● **Written problem**
From the line with "const geometry = new" to the line with "# base: chart", both lines included, set down exactly those lines, please, and no others.

● **Supplied data**
+ + + +

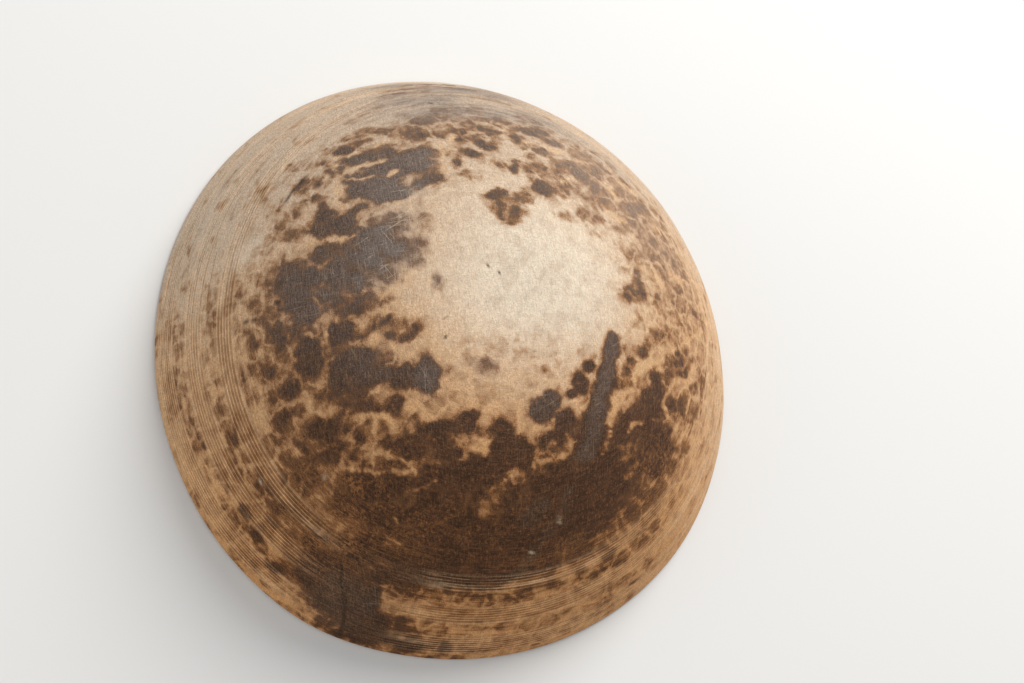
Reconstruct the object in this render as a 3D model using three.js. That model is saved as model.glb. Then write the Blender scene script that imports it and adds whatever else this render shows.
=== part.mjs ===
// A wooden bowl carved from one block, standing mouth down on its rim.
// Millimetres, +Z up. The origin is the middle of the rim plane, and the worn base is on top.

import * as THREE from "three";

// Driving dimensions.
const RIM_RADIUS = 225; // mean outer radius of the mouth
const HEIGHT = 140; // rim plane to base
const BASE_RADIUS = 32; // worn flat in the middle of the base
const RIM_THICKNESS = 9; // wall at the lip
const BASE_THICKNESS = 15; // wood under the worn flat
const FLOOR_RADIUS = 24; // flat in the middle of the hollow
const LIP_RADIUS = 2.5; // rounding of the lip's two edges
const OUTER_LEAN = THREE.MathUtils.degToRad(24); // lean of the wall at the lip, off the vertical
const INNER_LEAN = THREE.MathUtils.degToRad(25);
const OVALITY = 0.013; // the wood has shrunk across its grain, so the mouth is long in X

// Facets.
const COLUMNS = 90;
const OUTER_ROWS = 18;
const INNER_ROWS = 14;
const LIP_ROWS = 3;

// Points of a dome, from the middle of its flat crown down to its foot. Beside the flat the curve
// is a quarter-ellipse that starts level and reaches the foot leaning by the given angle.
function domeProfile({ footRadius, footHeight, crownHeight, flatRadius, lean, rows }) {
  const run = footRadius - flatRadius;
  const drop = crownHeight - footHeight;
  const slope = (Math.tan(lean) * drop) / run;
  const endCosine = slope / (1 - slope);
  const endAngle = Math.acos(endCosine);
  const radialAxis = run / Math.sin(endAngle);
  const verticalAxis = drop / (1 - endCosine);

  const points = [new THREE.Vector2(0, crownHeight)];
  for (let row = 0; row <= rows; row += 1) {
    const angle = (endAngle * row) / rows;
    const radius = flatRadius + radialAxis * Math.sin(angle);
    const height = crownHeight - verticalAxis * (1 - Math.cos(angle));
    points.push(new THREE.Vector2(radius, height));
  }
  return points;
}

// The lip, from the foot of the outer wall round to the foot of the inner wall.
// Its flat lies in the rim plane, and both of its edges are quarter-rounds.
function lipProfile(outerRadius, innerRadius) {
  const points = [];
  for (let row = 1; row <= LIP_ROWS; row += 1) {
    const angle = (Math.PI / 2) * (row / LIP_ROWS);
    const radius = outerRadius - LIP_RADIUS * (1 - Math.cos(angle));
    points.push(new THREE.Vector2(radius, LIP_RADIUS * (1 - Math.sin(angle))));
  }
  for (let row = 0; row < LIP_ROWS; row += 1) {
    const angle = (Math.PI / 2) * (row / LIP_ROWS);
    const radius = innerRadius + LIP_RADIUS * (1 - Math.sin(angle));
    points.push(new THREE.Vector2(radius, LIP_RADIUS * (1 - Math.cos(angle))));
  }
  return points;
}

// Stretches a round bowl along X and squeezes it along Y, by a cosine of twice the azimuth.
function makeOval(geometry) {
  const position = geometry.getAttribute("position");
  for (let i = 0; i < position.count; i += 1) {
    const x = position.getX(i);
    const y = position.getY(i);
    const scale = 1 + OVALITY * Math.cos(2 * Math.atan2(y, x));
    position.setXY(i, x * scale, y * scale);
  }
  geometry.computeVertexNormals();
}

function makeBowl() {
  const innerRadius = RIM_RADIUS - RIM_THICKNESS;
  const outside = domeProfile({
    footRadius: RIM_RADIUS,
    footHeight: LIP_RADIUS,
    crownHeight: HEIGHT,
    flatRadius: BASE_RADIUS,
    lean: OUTER_LEAN,
    rows: OUTER_ROWS,
  });
  const inside = domeProfile({
    footRadius: innerRadius,
    footHeight: LIP_RADIUS,
    crownHeight: HEIGHT - BASE_THICKNESS,
    flatRadius: FLOOR_RADIUS,
    lean: INNER_LEAN,
    rows: INNER_ROWS,
  });
  const profile = [...outside, ...lipProfile(RIM_RADIUS, innerRadius), ...inside.reverse()];

  const geometry = new THREE.LatheGeometry(profile.reverse(), COLUMNS);
  geometry.rotateX(Math.PI / 2);
  makeOval(geometry);

  const wood = new THREE.MeshStandardMaterial({ color: 0x7d5f45, roughness: 0.75, metalness: 0 });
  const bowl = new THREE.Mesh(geometry, wood);
  bowl.name = "bowl";
  return bowl;
}

const part = new THREE.Group();
part.add(makeBowl());

export default part;
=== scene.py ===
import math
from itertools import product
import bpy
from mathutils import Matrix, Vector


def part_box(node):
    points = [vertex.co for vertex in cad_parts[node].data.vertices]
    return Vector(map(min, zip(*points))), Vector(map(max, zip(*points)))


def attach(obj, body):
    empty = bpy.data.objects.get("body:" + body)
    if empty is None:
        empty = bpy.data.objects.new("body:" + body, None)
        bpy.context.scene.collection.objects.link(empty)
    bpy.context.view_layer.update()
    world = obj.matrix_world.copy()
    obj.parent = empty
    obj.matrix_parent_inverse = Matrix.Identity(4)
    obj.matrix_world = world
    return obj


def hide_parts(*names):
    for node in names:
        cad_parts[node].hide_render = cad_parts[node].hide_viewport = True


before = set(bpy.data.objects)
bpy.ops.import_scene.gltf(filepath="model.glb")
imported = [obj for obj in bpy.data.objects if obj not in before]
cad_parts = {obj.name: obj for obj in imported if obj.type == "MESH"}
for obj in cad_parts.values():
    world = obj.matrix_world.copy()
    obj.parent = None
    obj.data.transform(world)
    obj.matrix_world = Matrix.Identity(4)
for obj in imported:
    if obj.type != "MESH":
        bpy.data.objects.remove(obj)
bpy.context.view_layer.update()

# An old carved wooden bowl, resting mouth down on its rim so that its stained outside shows.
# Metres, +Z up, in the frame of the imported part: the rim lies on z = 0 and the bowl's axis is Z.
# The mesh is worked out in millimetres. The outside is charted by distance from the middle of the
# base: chart x runs towards +X and chart y towards +Y, both measured along the surface.

from types import SimpleNamespace

import bpy
import numpy as np
from mathutils import Matrix, Vector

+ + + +

● **Solution for this exercise**
  const geometry = new THREE.LatheGeometry(profile.reverse(), COLUMNS);
  geometry.rotateX(Math.PI / 2);
  makeOval(geometry);

  const wood = new THREE.MeshStandardMaterial({ color: 0x7d5f45, roughness: 0.75, metalness: 0 });
  const bowl = new THREE.Mesh(geometry, wood);
  bowl.name = "bowl";
  return bowl;
}

const part = new THREE.Group();
part.add(makeBowl());

export default part;
=== scene.py ===
import math
from itertools import product
import bpy
from mathutils import Matrix, Vector


def part_box(node):
    points = [vertex.co for vertex in cad_parts[node].data.vertices]
    return Vector(map(min, zip(*points))), Vector(map(max, zip(*points)))


def attach(obj, body):
    empty = bpy.data.objects.get("body:" + body)
    if empty is None:
        empty = bpy.data.objects.new("body:" + body, None)
        bpy.context.scene.collection.objects.link(empty)
    bpy.context.view_layer.update()
    world = obj.matrix_world.copy()
    obj.parent = empty
    obj.matrix_parent_inverse = Matrix.Identity(4)
    obj.matrix_world = world
    return obj


def hide_parts(*names):
    for node in names:
        cad_parts[node].hide_render = cad_parts[node].hide_viewport = True


before = set(bpy.data.objects)
bpy.ops.import_scene.gltf(filepath="model.glb")
imported = [obj for obj in bpy.data.objects if obj not in before]
cad_parts = {obj.name: obj for obj in imported if obj.type == "MESH"}
for obj in cad_parts.values():
    world = obj.matrix_world.copy()
    obj.parent = None
    obj.data.transform(world)
    obj.matrix_world = Matrix.Identity(4)
for obj in imported:
    if obj.type != "MESH":
        bpy.data.objects.remove(obj)
bpy.context.view_layer.update()

# An old carved wooden bowl, resting mouth down on its rim so that its stained outside shows.
# Metres, +Z up, in the frame of the imported part: the rim lies on z = 0 and the bowl's axis is Z.
# The mesh is worked out in millimetres. The outside is charted by distance from the middle of the
# base: chart x runs towards +X and chart y towards +Y, both measured along the surface.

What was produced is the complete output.